During his tenure as a state senator, Pope co-sponsored the 2021 Black Education Act. He has also cosponsored other legislation opposing book bans and private equity acquisitions of residential property, in addition to giving public comment against the acquisition of energy utility PNM's parent company TXNM Energy by Blackstone and Project Jupiter, a 1,400 acre data center construction operation in southern New Mexico. In 2023, Pope sponsered Senate Bill 34, which proposed a two-year waiting period before former state legislators could work as paid lobbyists.

=== Lieutenant governor campaign ===
In 2025, Pope announced his candidacy for Lieutenant Governor of New Mexico in the 2026 New Mexico gubernatorial election. He was defeated in the Democratic primary by Maggie Toulouse Oliver on June 2, 2026. Pope would have been the first African American Lieutenant Governor of New Mexico if elected.

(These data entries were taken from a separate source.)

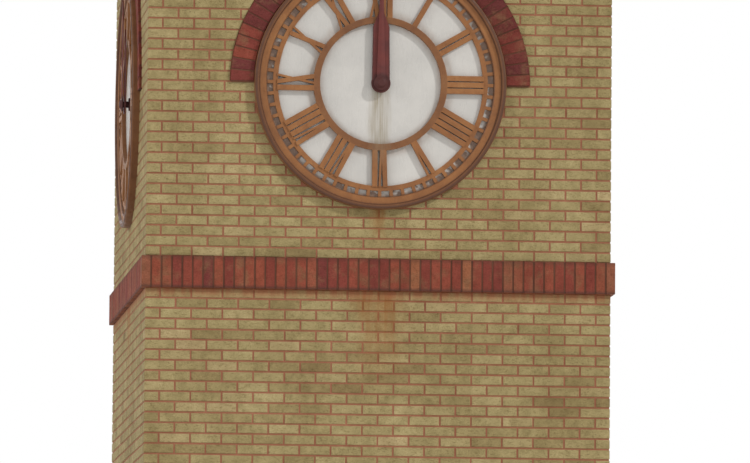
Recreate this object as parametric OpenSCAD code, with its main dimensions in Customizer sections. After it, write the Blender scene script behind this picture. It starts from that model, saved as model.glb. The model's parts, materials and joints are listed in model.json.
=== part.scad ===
// Square brick clock tower with a round skeleton dial and a pair of hands on each side.
// Origin at the centre of the base, +Z up, front side towards -Y. Sizes in millimetres.

/* [Tower] */
// Width of the tower between opposite wall faces
tower_w = 3365; // [2915:225:4265]
// Thickness of the walls
wall_t = 300; // [215:5:450]
// Height of one brick course with its joint
course_h = 75; // [65:1:90]
// Depth of one brick from front to back
brick_d = 102.5; // [90:0.5:120]
// Length of one brick
brick_l = 215; // [190:1:240]

/* [Stages, counted in brick courses] */
// Courses in the plinth
plinth_courses = 6; // [4:1:12]
// Courses between the plinth and the lower red band
shaft_courses = 86; // [50:1:110]
// Courses in each red band
band_courses = 3; // [2:1:4]
// Courses between the two red bands, with the dial in the middle
clock_courses = 34; // [30:1:44]
// Courses between the upper red band and the cornice
top_courses = 8; // [4:1:16]
// Oversailing courses in the cornice
cornice_courses = 3; // [2:1:5]

/* [Projections] */
// How far the plinth stands out from the walls
plinth_out = 45; // [25:5:80]
// How far the red bands stand out from the walls
band_out = 30; // [15:5:50]
// How far the brick arches stand out from the walls
arch_out = 20; // [10:1:35]
// How far each cornice course stands out from the one below
corbel_out = 28; // [15:1:45]

/* [Doorway] */
// Clear width of the doorway
door_w = 900; // [750:10:1200]
// Courses in the height of the doorway above the step
door_courses = 28; // [26:1:32]
// Courses in the height of the step
step_courses = 2; // [1:1:3]
// How far the step stands out from the wall
step_out = 160; // [100:10:300]
// Width of the door frame's members
frame_w = 62; // [45:1:90]
// Depth of the door frame
frame_d = 95; // [70:1:130]
// Thickness of the door leaf
leaf_t = 44; // [35:1:60]
// Width of the frame's rebate that the leaf shuts into
rebate_w = 14; // [10:1:20]
// Free space around the edges of the leaf
leaf_gap = 3; // [2:1:6]
// Length that the brick lintel bears on the wall on each side
lintel_bearing = 225; // [150:25:300]

/* [Floor] */
// Thickness of the ground floor
floor_t = 150; // [100:10:250]

/* [Dial] */
// Outer radius of the dial's rim
dial_r = 915; // [850:5:960]
// Radial width of the rim
rim_w = 90; // [75:5:110]
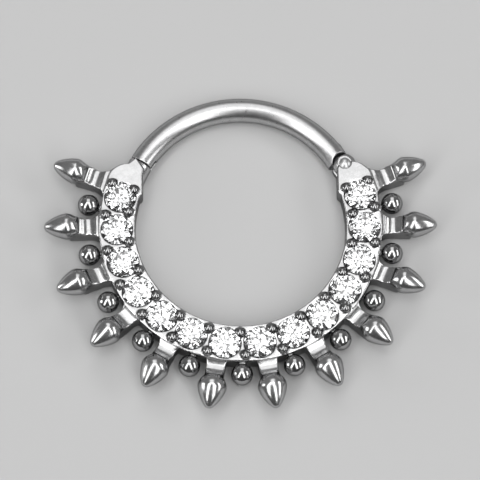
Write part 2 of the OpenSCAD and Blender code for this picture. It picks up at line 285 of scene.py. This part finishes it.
def round_walls(points, normals):
    """The upright round walls of the setting."""
    onto_arc(points, normals, PLAN, (0, HOOP_Y), BAND_OUT_R)
    onto_arc(points, normals, PLAN, (0, HOOP_Y), BAND_IN_R, hollow=True)
    for side in (-1, 1):
        onto_arc(points, normals, PLAN, (side * END_AT[0], HOOP_Y + END_AT[1]), END_R)
    onto_arc(points, normals, PLAN, (PIN_AT[0], HOOP_Y + PIN_AT[1]), EAR_R)
    # There is a notch round each ball and one beyond each end of the row
    for i in range(-1, SPIKES):
        angle = math.radians(ball_angle(i))
        notch_at = (BALL_RING_R * math.cos(angle), HOOP_Y + BALL_Y + BALL_RING_R * math.sin(angle))
        onto_arc(points, normals, PLAN, notch_at, NOTCH_R, hollow=True)


def round_wire(points, normals):
    """The round wire, whose middle line is a circle."""
    middle = np.array((0, HOOP_Y + WIRE_Y))
    flat = points[:, :2] - middle
    reach = np.hypot(flat[:, 0], flat[:, 1])
    outward = flat / reach[:, None]
    section = np.column_stack((reach, points[:, 2]))
    facing = np.column_stack(((normals[:, :2] * outward).sum(axis=1), normals[:, 2]))
    onto_arc(section, facing, OUTLINE, (WIRE_RING_R, WIRE_R), WIRE_R)
    points[:, :2] = outward * section[:, :1] + middle
    points[:, 2] = section[:, 1]


def round_neck(points, normals, widest):
    """The neck of a spike that lies along X: its hollow front, its notched sides and its round edge."""
    back_z = HEAD_Z + widest - HEAD_BACK_R
    run, drop = HEAD_WIDE_R - HOLLOW_AT_R, HEAD_Z + widest - HOLLOW_Z
    hollow_r = (run ** 2 + drop ** 2) / (2 * drop) - HEAD_BACK_R
    join_x = HOLLOW_AT_R + run * hollow_r / (hollow_r + HEAD_BACK_R)
    before, beyond = points[:, 0] < join_x, points[:, 0] > join_x
    onto_arc(points, normals, FROM_SIDE, (HOLLOW_AT_R, HOLLOW_Z + hollow_r), hollow_r, True, before)
    onto_arc(points, normals, FROM_SIDE, (HEAD_WIDE_R, back_z), HEAD_BACK_R, False, beyond)

    notch_x = BALL_RING_R * math.cos(math.radians(BALL_PITCH / 2))
    for side in (-1, 1):
        onto_arc(points, normals, PLAN, (notch_x, side * (NECK_HALF_W + NOTCH_R)), NOTCH_R, hollow=True)

    round_z = HEAD_Z - HEAD_BACK_L * math.sin(math.radians(HEAD_TILT))
    straight = points[:, 0] < HEAD_WIDE_R - HEAD_BACK_L
    onto_arc(points, normals, FROM_END, (0, round_z), NECK_HALF_W, False, straight)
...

On June 18, 2026, Toulouse Oliver suspended her campaign for Lieutenant Governor after winning the Democratic primary. Pope restarted his campaign for Lieutenant Governor following Toulouse Oliver's announcement, entering in competition with Commissioner of Public Lands Stephanie Garcia Richard. Deb Haaland, who won the Democratic nomination for Governor of New Mexico, provided an endorsement of Garcia Richard on June 26, 2026.